Compare Martha to the older brother in the prodigal son parable. Her sense of responsibility interferes with her seeing the wonderful gift that Jesus is bestowing upon her sister. Similarly, the older son’s sense of duty prevents him from recognizing the mercy that his father has shown his younger brother.

In both cases, Martha and the older brother are preoccupied with themselves. Their focus on self makes them unable to see how God is at work in others around them, bringing them mercy and grace. They are so caught up in their own work, they are blind to God’s work.

Now, this is not the only lesson that we can draw from the story about Martha and Mary. The story also underlines the importance of listening to God’s word, compared to engaging in activities to please God.
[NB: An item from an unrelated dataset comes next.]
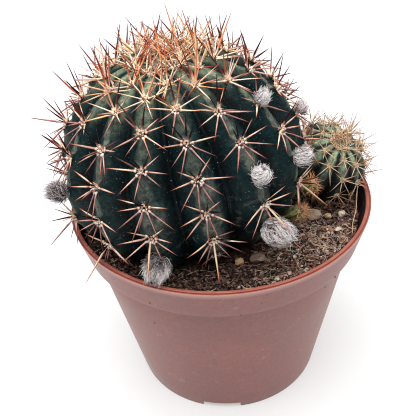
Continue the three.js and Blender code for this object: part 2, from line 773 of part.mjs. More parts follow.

During the Middle Ages, some interpreted the story as illustrating the greater value of the contemplative religious life, as opposed to a more active religious life (not cloistered, but deeply involved in living out the Gospel in the midst of the world). But in our own time, few would favor that interpretation.

In any case, the story encourages us to reflect on how we are responding to our call to discipleship. In comparing ourselves to others around us and seeing how they are responding to that call, perhaps we also can learn from them, just as Martha could learn from her sister Mary.

After all, she had chosen the better part.